I know I said I was going to write two posts about choir, but the second post is not finished yet, and with today being Mother’s Day, I felt compelled to re-post an essay I wrote on Medium for a contest in 2014. I heard about this site from a Facebook friend and then shortly thereafter, I saw an article in Reader’s Digest that was originally published on this site, so I decided to give it a try. I decided I much preferred writing here, and my Medium posts didn’t seem to get much traffic. I am not going to re-post the other essays I wrote there, but you are welcome to read them here. But below is my favorite of the essays I wrote on Medium, and a perfect one for Mother’s Day. The theme of the contest that week was “I shouldn’t have written that.” Enjoy!

The year I was in third grade was a difficult year for my mother. She had started a new job in October that required her to work rotating shifts, one week of days and one week of nights. Just when she had adjusted to one shift, it was time to switch again so she was always tired. But my mother never complained. Despite being exhausted, she plugged right on, cooking dinner every night, never missing my older siblings’ school activities and still finding time to play with me. But the week leading up to Mother’s Day, my mother caught a nasty cold that normally might not have stopped her, but on top of day-night rotation, almost knocked her down.
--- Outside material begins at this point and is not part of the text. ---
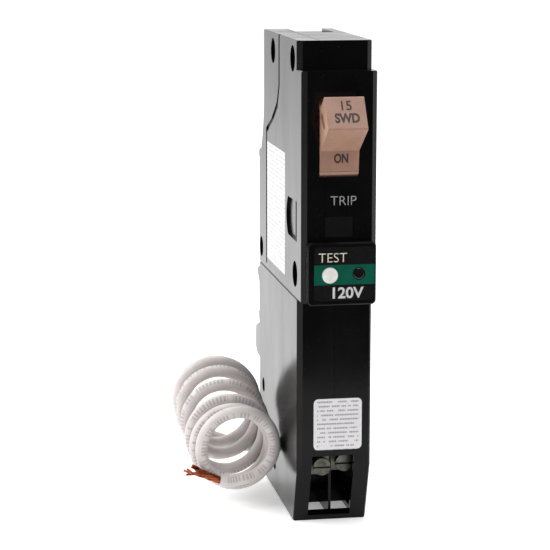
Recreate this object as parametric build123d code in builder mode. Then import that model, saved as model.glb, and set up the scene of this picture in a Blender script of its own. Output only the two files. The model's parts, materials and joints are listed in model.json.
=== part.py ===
"""Single-pole GFCI circuit breaker, 19 mm wide, with a coiled neutral pigtail.

The breaker stands on its load end.  X runs across its width, Y from the handle side (negative)
to the panel side, Z up.  The origin is at the middle of the foot of its bounding box.
Most pieces are drawn with three sizes: X, depth behind the lower front face, and height.
"""
from build123d import *
from math import cos, pi, radians, sin, tan
import os

# Case
WIDTH = 19.0
HEIGHT = 124.3
WALL = 1.4
FRONT = -24.61             # Y of the lower front face
LEFT = -WIDTH / 2
RIGHT = WIDTH / 2
SEAM_LOW = 0.0             # X of the joint between the lower cover and the base
SEAM_HIGH = -3.8           # X of the joint between the upper cover and the base
SEAM_HEIGHT = 59.4         # height where one cover ends and the other begins
NOSE = -5.5                # depth of the nose that shows through the dead front
NOSE_LOW = 59.4
NOSE_HIGH = 117.2
BAND = 1.0                 # depth of the band above the nose
TOP_BACK = 51.0
FOOT_FRONT = 6.0           # depth where the sloping front meets the foot
EDGE = 1.3                 # chamfer along the long front edges
LOW_RIGHT_EDGE = 0.5       # the same on the right of the lower front face
EDGE_BREAK = 0.3           # chamfer on the other outer edges
LABEL = 0.12               # thickness of a printed label
LABEL_MIDDLE = (0.95, 26.9)    # X, height of the rating label on the lower front face
LABEL_SIZE = (12.5, 13.4)
SIDE_LABEL_DEPTH = (18.3, 45.7)
SIDE_LABEL_HEIGHT = (62.6, 94.5)
PARTING = 0.08             # half width of the fine line where two mouldings meet

# Handle and contacts
PIVOT = (8.0, 101.0)       # handle pivot: depth, height
DRUM_RADIUS = 14.0
SKIRT_RADIUS = 16.2        # the skirt slides under the lower edge of its opening at this radius
HANDLE_X = (-5.1, 4.7)
HANDLE_OPENING = (91.2, 110.6)
PIN_RADIUS = 1.5
PIN_FIT = 0.05             # running clearance round a pin
ARM_PIVOT = (30.0, 70.0)
ARM_X = (2.4, 5.6)
CONTACT_HEIGHT = 94.0
CONTACT_RADIUS = 2.0
CRADLE_PIVOT = (16.0, 84.0)
CRADLE_X = (-0.6, 0.8)
LATCH_PIVOT = (42.5, 34.0)

# Test button and indicator
BUTTON_X = -2.9
BUTTON_HEIGHT = 67.0
BUTTON_RADIUS = 2.0
LED_X = 4.4
LED_HEIGHT = 67.3
LED_RADIUS = 1.5
BEZEL_FRONT = -8.3

# Load terminals
TERMINAL_X = (-2.55, 3.95)
TERMINAL_FRONT = (7.9, 11.0)
SCREW_HEIGHT = 15.0
SCREW_TRAVEL = 3.5
LUG_WIDTH = 5.6
LUG_WALL = 0.7
LUG_DEPTH = 9.0
LUG_HEIGHT = (11.7, 18.3)

# Rivets that hold the case together: depth, height, recess radius
RIVETS = ((36.3, 119.5, 3.3), (7.6, 119.5, 3.3), (55.2, 64.2, 2.8))
SHORT_RIVET = (3.9, 65.5, 3.3)
LOW_RIVETS = ((34.0, 8.0, 2.6), (52.0, 25.5, 2.6))

# Neutral pigtail
CORD_DIAMETER = 3.3
CORD_EXIT = (43.5, 10.4)   # depth, height of the hole in the left side
COIL_REAR = (-23.8, 46.8, 23.6, 12.1, 12.3)    # X, depth, height, half width and half height of the rear end
COIL_FRONT = (-21.4, 19.4, 12.4, 11.5, 12.3)   # the same for the front end, which rests on the floor


def side(x):
    """Plane parallel to the case's sides; sketch axes are depth and height."""
    return Plane(origin=(x, FRONT, 0), x_dir=(0, 1, 0), z_dir=(1, 0, 0))


def face(depth):
    """Plane parallel to the front face; sketch axes are X and height, and its normal points forward."""
    return Plane(origin=(0, FRONT + depth, 0), x_dir=(1, 0, 0), z_dir=(0, -1, 0))


def block(x, depth, height, mode=Mode.ADD):
    """A box between two X values, two depths and two heights."""
    middle = (sum(x) / 2, FRONT + sum(depth) / 2, sum(height) / 2)
    with Locations(middle):
        Box(x[1] - x[0], depth[1] - depth[0], height[1] - height[0], mode=mode)


def plate(x, outline, mode=Mode.ADD):
    """A flat piece between two X values, outlined in depth and height."""
    with BuildSketch(side(x[0])) as section:
        with BuildLine():
            Polyline(*outline, close=True)
        make_face()
    extrude(section.sketch, amount=x[1] - x[0], mode=mode)


def cross_rod(x, place, radius, mode=Mode.ADD):
    """A round bar along X at a depth and height."""
    with BuildSketch(side(x[0])) as section:
        with Locations(place):
            Circle(radius)
    extrude(section.sketch, amount=x[1] - x[0], mode=mode)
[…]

She did the household stuff she had to do, but was too tired to play. “I’m really tired right now. I promise I’ll play with you later,” she had said every day that week as she took another sip of tea and continued watching some boring grown-up TV show.
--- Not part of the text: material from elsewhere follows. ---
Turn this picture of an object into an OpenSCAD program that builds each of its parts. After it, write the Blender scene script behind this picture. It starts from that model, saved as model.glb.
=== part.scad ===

This disappointment was all forgotten, I thought when toward the end of the week, the teacher announced that we were all going to make special picture books to give to our mothers for Mother’s Day. I loved my mother dearly and despite how much I probably drove her crazy whining for her to stop watching those boring grown-up shows and play with me, I knew she loved me too. I couldn’t wait to tell her through this book how much I loved her and how much she meant to me. The teacher gave us prompts to fill in for each page of the book like “my mother enjoys ____,” or “if I could give my mother anything in the world, I would give her ____.” The teacher’s aid helped me write my messages in both print and braille, and helped me make line drawings with puffy paint. Then the books were sent to an office in the school called the publishing center where they were given beautiful glossy covers.

I was so giddy with excitement over giving my mother this beautiful book I knew she would treasure forever that I couldn’t stand waiting any longer than Saturday night to present it. I ran up to her the way little kids do and threw it in to her hands and said “Happy Mother’s Day,” in a voice quivering with eager anticipation. As I expected, she gushed over the beautiful book when she peeled back the wrapping paper, but I didn’t expect what happened next. With all my siblings around the table, she opened it up and started reading, and laughing, hysterically. “What’s so funny?” I asked, a bit confused. It turned out that without even realizing it, I had written a book that was really more of an indictment. “My mother enjoys drinking tea and watching TV on the couch.” (picture of a tea cup) “My mother looks prettiest in her soft silk nightgown.” (picture of a nightgown) “If I could give my mother anything in the world, I would give her a cottage and a boat on a lake so she can relax.” (picture of a boat on a peaceful lake) I forget what the other prompts were, but basically every page made reference to how lazy I thought she had been lately.

I apologized repeatedly for that book over the years as I matured and came to have a better appreciation of how hard she worked and how selflessly she tended to us. “I could throw it on the next bonfire I attend,” I said once. “Don’t you dare,” she said, “I love it. It is a cute book I will treasure forever. I just laughed because all of your teachers who helped you with it probably think I am a lazy bum, and because I had been convicted.” Perhaps the lesson my third grade teacher had intended was for us to practice our writing while also learning about the joy that comes from a hand-made gift a mother will treasure forever. But the lesson I came away with that I still keep in mind today in everything I write is that the subconscious mind is a powerful thing.